8 Comments on “1941 Article on Ford “Blitz Buggy” Production Strike

  1. Mike

    Reading this story, it surprised me that the union would call a strike during war time. The demand that eight fired workers be rehired, I see as justified, then the ten cent an hour wage increase, now thats really going to bat for your union workers. In today’s economy, the average worker has nothing to back him up. Ten cents an hour back then was a big deal, today, it’s nothing, yet many workers in America struggle to earn a living wage.

  2. Mark S.

    This was before Pearl Harbor, America was not yet at war. I would also be surprised if there were any labor strikes during the war effort.

  3. David Eilers Post author

    I didn’t know the answer to the question of strikes during wartime. A quick review of newspapers indicate there were plenty of strikes. For example, a large coal mining strike (estimates between 400,000 – 500,000 workers) threatened to shut down the steel industry in the Spring of 1943. Workers complained that rising costs of living weren’t being offset by increases in pay, as the National War Labor Board (WLB) had frozen wages.

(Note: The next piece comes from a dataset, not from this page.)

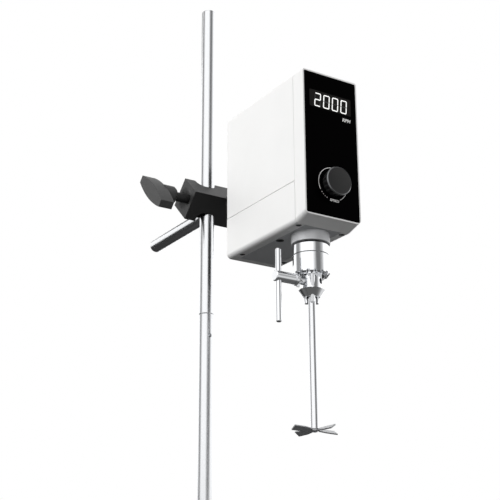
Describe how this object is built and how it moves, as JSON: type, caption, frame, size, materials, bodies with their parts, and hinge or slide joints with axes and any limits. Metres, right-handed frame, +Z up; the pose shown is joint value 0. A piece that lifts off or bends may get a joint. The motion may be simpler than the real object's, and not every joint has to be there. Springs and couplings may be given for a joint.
{
  "type": "overhead stirrer",
  "caption": "Overhead laboratory stirrer: motor head with speed knob and display on a clamped support rod and a rod stand, with keyed chuck, stirring shaft and bladed propeller.",
  "frame": {"origin": "on the bench surface, under the axis of the stand rod, at the underside of the base's rubber mat", "axes": "+Z up along the stand rod; -Y to the front, where the panel faces; +X to the right of someone who looks at the rear"},
  "size_m": [0.2, 0.4375, 0.748],
  "materials": {
    "rubber": "matt moulded rubber",
    "base_paint": "powder-coated plate",
    "zinc_steel": "plain bright steel",
    "black_steel": "blackened steel",
    "rod_steel": "ground and polished stainless steel",
    "clamp_black": "black coated die casting",
    "black_plastic": "moulded black plastic",
    "knob_plastic": "satin dark grey plastic",
    "brass": "turned brass",
    "aluminium": "milled aluminium",
    "white_plastic": "smooth white moulded plastic",
    "panel_black": "black printed front panel",
    "window_dark": "smoked display window",
    "board_green": "glass-fibre board",
    "grey_paint": "grey coated sheet steel",
    "shroud_metal": "turned and satin anodised aluminium",
    "gear_nylon": "natural nylon",
    "winding": "laminated core with windings",
    "chuck_chrome": "polished chrome-plated steel",
    "key_chrome": "plated steel",
    "shaft_steel": "polished stainless steel",
    "propeller_steel": "stainless sheet, shaded"
  },
  "bodies": {
    "base": {"base_mat": "rubber", "base_plate": "base_paint", "base_screw": "zinc_steel"},
    "stand_rods": {"lower_rod": "rod_steel", "upper_rod": "rod_steel"},
    "clamp": {"clamp_body": "clamp_black"},
    "rod_wing": {"rod_clamp_screw": "zinc_steel", "rod_wing_knob": "black_plastic", "rod_pad": "brass"},
    "support_wing": {"support_clamp_screw": "zinc_steel", "support_wing_knob": "black_plastic", "support_pad": "brass"},
    "arm": {"support_rod": "rod_steel", "rod_bolt": "zinc_steel"},
    "head": {"rod_socket": "aluminium", "front_bezel": "white_plastic", "front_panel": "panel_black", "display_window": "window_dark", "display_module": "black_plastic", "control_board": "board_green", "board_screws": "zinc_steel", "speed_pot": "zinc_steel", "upper_shell": "white_plastic", "lower_shell": "white_plastic", "bottom_plate": "grey_paint", "rear_cover": "black_plastic", "shell_screws": "black_steel", "cover_screws": "zinc_steel", "power_inlet": "black_plastic", "switch_frame": "black_plastic", "power_board": "board_green", "power_parts": "black_plastic", "chassis_plate": "aluminium", "chassis_posts": "aluminium", "motor_plate": "aluminium", "spindle_housing": "shroud_metal", "spindle_seal": "rubber", "lower_bearing": "zinc_steel", "upper_bearing": "zinc_steel", "motor_case": "zinc_steel", "motor_cap": "zinc_steel", "motor_stator": "winding", "motor_bearings": "zinc_steel"},
    "knob": {"speed_knob": "knob_plastic", "speed_pot_shaft": "zinc_steel"},
    "rocker": {"switch_rocker": "black_plastic"},
    "spindle_body": {"spindle": "zinc_steel", "drive_gear": "gear_nylon", "bearing_races": "zinc_steel", "chuck_body": "chuck_chrome"},
    "motor_body": {"motor_rotor": "black_steel", "motor_pinion": "brass"},
    "sleeve": {"chuck_sleeve": "chuck_chrome"},
    "jaw_1": {"chuck_jaw_1": "chuck_chrome"},
    "jaw_2": {"chuck_jaw_2": "chuck_chrome"},
    "jaw_3": {"chuck_jaw_3": "chuck_chrome"},
    "key": {"chuck_key": "key_chrome"},
    "cross_bar": {"key_bar": "key_chrome"},
    "shaft": {"stirring_shaft": "shaft_steel", "propeller": "propeller_steel"}
  },
  "joints": [
    {"name": "stand_swivel", "type": "hinge", "parent": "base", "child": "stand_rods", "pos_m": [0, 0, 0.012], "axis": [0, 0, 1], "range_deg": [-180, 180]},
    {"name": "height_slide", "type": "slide", "parent": "stand_rods", "child": "clamp", "axis": [0, 0, 1], "range_m": [-0.2, 0.2]},
    {"name": "rod_wing_turn", "type": "hinge", "parent": "clamp", "child": "rod_wing", "pos_m": [-0.03, 0, 0.508], "axis": [-1, 0, 0], "range_deg": [0, 360]},
    {"name": "support_wing_turn", "type": "hinge", "parent": "clamp", "child": "support_wing", "pos_m": [0.05, 0, 0.508], "axis": [1, 0, 0], "range_deg": [0, 360]},
    {"name": "reach_slide", "type": "slide", "parent": "clamp", "child": "arm", "axis": [0, 1, 0], "range_m": [-0.12, 0.03]},
    {"name": "head_roll", "type": "hinge", "parent": "arm", "child": "head", "pos_m": [0.0185, -0.0665, 0.508], "axis": [0, -1, 0], "range_deg": [-90, 90]},
    {"name": "speed_turn", "type": "hinge", "parent": "head", "child": "knob", "pos_m": [0.0185, -0.2065, 0.4624], "axis": [0, 1, 0], "range_deg": [-225, 75]},
    {"name": "power_rock", "type": "hinge", "parent": "head", "child": "rocker", "pos_m": [0.0185, -0.0685, 0.4717], "axis": [1, 0, 0], "range_deg": [0, 16]},
    {"name": "spindle_spin", "type": "hinge", "parent": "head", "child": "spindle_body", "pos_m": [0.0185, -0.168, 0.4287], "axis": [0, 0, 1], "continuous": true},
    {"name": "motor_spin", "type": "hinge", "parent": "head", "child": "motor_body", "pos_m": [0.0185, -0.1392, 0.4887], "axis": [0, 0, 1], "continuous": true},
    {"name": "sleeve_turn", "type": "hinge", "parent": "spindle_body", "child": "sleeve", "pos_m": [0.0185, -0.168, 0.38], "axis": [0, 0, 1], "range_deg": [0, 360]},
    {"name": "key_turn", "type": "hinge", "parent": "spindle_body", "child": "key", "pos_m": [0.0185, -0.168, 0.3744], "axis": [1, 0, 0], "range_deg": [0, 960]},
    {"name": "key_bar_slide", "type": "slide", "parent": "key", "child": "cross_bar", "axis": [0, 0, 1], "range_m": [0, 0.038]},
    {"name": "shaft_slide", "type": "slide", "parent": "spindle_body", "child": "shaft", "axis": [0, 0, 1], "range_m": [-0.02, 0]},
    {"name": "jaw_1_slide", "type": "slide", "parent": "spindle_body", "child": "jaw_1", "axis": [0.1736, 0, 0.9848], "range_m": [0, 0.0015]},
    {"name": "jaw_2_slide", "type": "slide", "parent": "spindle_body", "child": "jaw_2", "axis": [-0.0868, 0.1504, 0.9848], "range_m": [0, 0.0015]},
    {"name": "jaw_3_slide", "type": "slide", "parent": "spindle_body", "child": "jaw_3", "axis": [-0.0868, -0.1504, 0.9848], "range_m": [0, 0.0015]}
  ],
  "couplings": [
    {"joint": "motor_spin", "follows": "spindle_spin", "ratio": -3},
    {"joint": "key_turn", "follows": "sleeve_turn", "ratio": 2.6667},
    {"joint": "jaw_1_slide", "follows": "sleeve_turn", "m_per_rad": 0.00023849},
    {"joint": "jaw_2_slide", "follows": "sleeve_turn", "m_per_rad": 0.00023849},
    {"joint": "jaw_3_slide", "follows": "sleeve_turn", "m_per_rad": 0.00023849}
  ]
}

    In May 1943 the Spicer Manufacturing company endured a 4000 worker strike that resulted in 1500 Willys-Overland employees being idled (and potentially forced to quit). During that same period, Timken was shut down for a 3-day strike and the Baltimore’s transit system was shut down due to a strike. Packard was also shut down during this period due to a strike. Akron Rubber workers struck as well, as they were unhappy with the WLB wage freezes. (these were all on one page of one newspaper)

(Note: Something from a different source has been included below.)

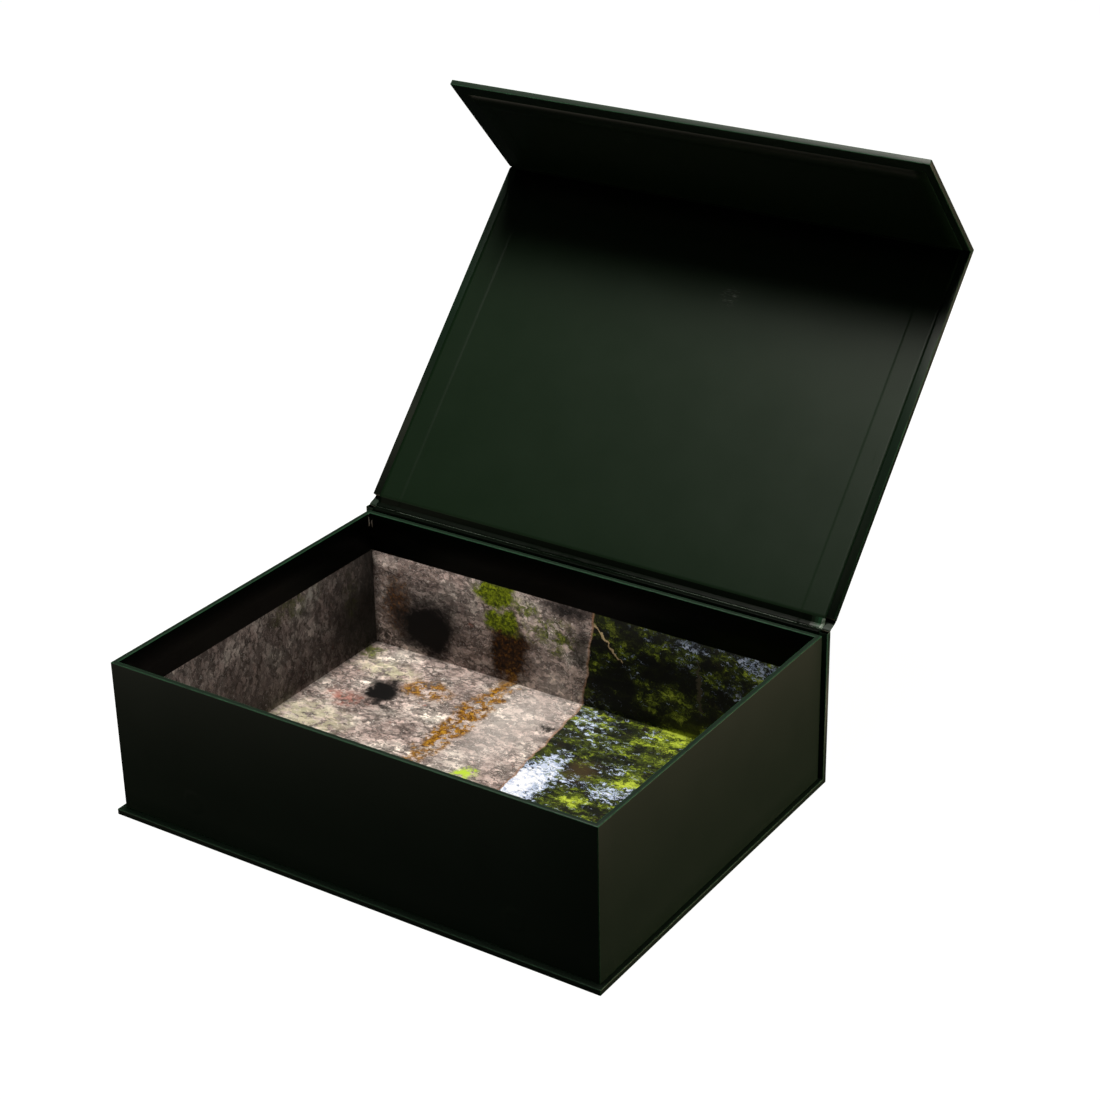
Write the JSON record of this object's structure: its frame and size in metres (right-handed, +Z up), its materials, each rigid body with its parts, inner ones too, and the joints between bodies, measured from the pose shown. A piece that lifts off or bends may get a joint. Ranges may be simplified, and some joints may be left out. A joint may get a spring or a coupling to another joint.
{
  "type": "jigsaw puzzle box",
  "caption": "Rigid paper-covered box for a jigsaw puzzle, with a picture-lined tray glued into a hinged book-style case whose front flap is held shut by magnets.",
  "frame": {"origin": "on the underside of the case, below the centre of the tray's footprint", "axes": "+X to the right across the box, +Y from the front flap side to the hinge at the back, +Z up out of the tray"},
  "size_m": [0.3056, 0.3836, 0.3243],
  "materials": {
    "green_cover": "matt laminated",
    "green_lining": "matt laminated",
    "picture_print": "offset print, satin varnish",
    "greyboard": "raw grey pulp board",
    "stay_paper": "kraft stay tape",
    "magnet_nickel": "nickel plated"
  },
  "bodies": {
    "tray": {"base_board": "greyboard", "base_cover_paper": "green_cover", "spine_board": "greyboard", "spine_cover_paper": "green_cover", "spine_lining_paper": "green_lining", "tray_floor_board": "greyboard", "tray_front_board": "greyboard", "tray_back_board": "greyboard", "tray_left_board": "greyboard", "tray_right_board": "greyboard", "corner_stay_front_left": "stay_paper", "corner_stay_front_right": "stay_paper", "corner_stay_back_left": "stay_paper", "corner_stay_back_right": "stay_paper", "tray_wrap_paper": "green_cover", "picture_lining": "picture_print", "tray_magnet_left": "magnet_nickel", "tray_magnet_right": "magnet_nickel", "lid_hinge_cover_paper": "green_cover", "lid_hinge_lining_paper": "green_lining"},
    "lid": {"lid_board": "greyboard", "lid_cover_paper": "green_cover", "lid_lining_paper": "green_lining", "flap_hinge_cover_paper": "green_cover", "flap_hinge_lining_paper": "green_lining"},
    "flap": {"flap_board": "greyboard", "flap_cover_paper": "green_cover", "flap_lining_paper": "green_lining", "flap_magnet_left": "magnet_nickel", "flap_magnet_right": "magnet_nickel"}
  },
  "joints": [
    {"name": "lid_hinge", "type": "hinge", "parent": "tray", "child": "lid", "pos_m": [0, 0.1137, 0.0928], "axis": [-1, 0, 0], "range_deg": [-133, 47], "deforming": ["lid_hinge_cover_paper", "lid_hinge_lining_paper"]},
    {"name": "flap_hinge", "type": "hinge", "parent": "lid", "child": "flap", "pos_m": [0, 0.27076, 0.25741], "axis": [-1, 0, 0], "range_deg": [-5, 85], "deforming": ["flap_hinge_cover_paper", "flap_hinge_lining_paper"]}
  ]
}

    By the summer of 1943 there was pressure on Congress to pass a law forbidding strikes by laborers in war industry companies (69% of the public polled indicated support). The house and senate passed a law, but FDR vetoed the legislation, which Congress overrode, creating the Smith-Connally Act:–Connally_Act.

    But, the act didn’t make striking illegal; it just gave the gov power to take over companies with striking laborers. By November 1943, a majority of the public (69% in one poll) thought strikes in war industry companies should be made illegal, but I did not see any laws that arose as a result of that sentiment.

    It would be easy to place all the blame on workers for the strikes, but they may well have had a grievance. War profiteering has been an American tradition since the American Revolution (here’s a bit on Civil War profiteers, so these workers may have been angry that the companies were making profits, and the execs making more money, yet the workers were left to fend off inflation on their own.

    My own grandfather, Rudolph Wurlitzer, saw his fortunes rise substantially during the Civil War as he was selling musical instruments to the Union. I have no evidence he was a profiteer, but he made good money none-the-less.

    As demonstrated on a post somewhere herein, Willys-Overland’s finances turned around dramatically during WWII due to military contracts. So, did any of those profits flow to workers, workers who might have sacrificed wages to keep W-O going while W-O struggled financially prior to the war? Did execs profit due to WWII contracts? I don’t know the answers to these questions offhand. But, I expect with a little digging, we’d probably find that there was at least one strike at W-O during the war.

  4. Mike

    Thanks Dave, factual information I didn’t know. Just goes to show, as this talk about patriotism, what it really comes down to is the “almighty dollar”.

  5. CraigInPA

    Harry Bennett was a thug that ran the “service department”, which was actually a Gestapo-like department inside the company. He is famously known for carrying a gun and pointing it at people who disagreed with him, having a firing range in the plant where he and Henry Ford would “relax”, and for beating employees who were “disruptive” or engaged in union organizing. When Henry Ford turned the company over to Edsel Ford, Harry found himself out on the street.

  6. David Eilers Post author

    Craig, I’ve never researched Ford history much. Those are some crazy details! I shall add a Ford biography to my reading list.

    – Dave

  7. David Eilers Post author

    That’s why I find history fascinating. Usually when I think I roughly know the hazy history of some topic, research into it finds that there are critical aspects missing from my own understanding of the events. I’m definitely a research nerd.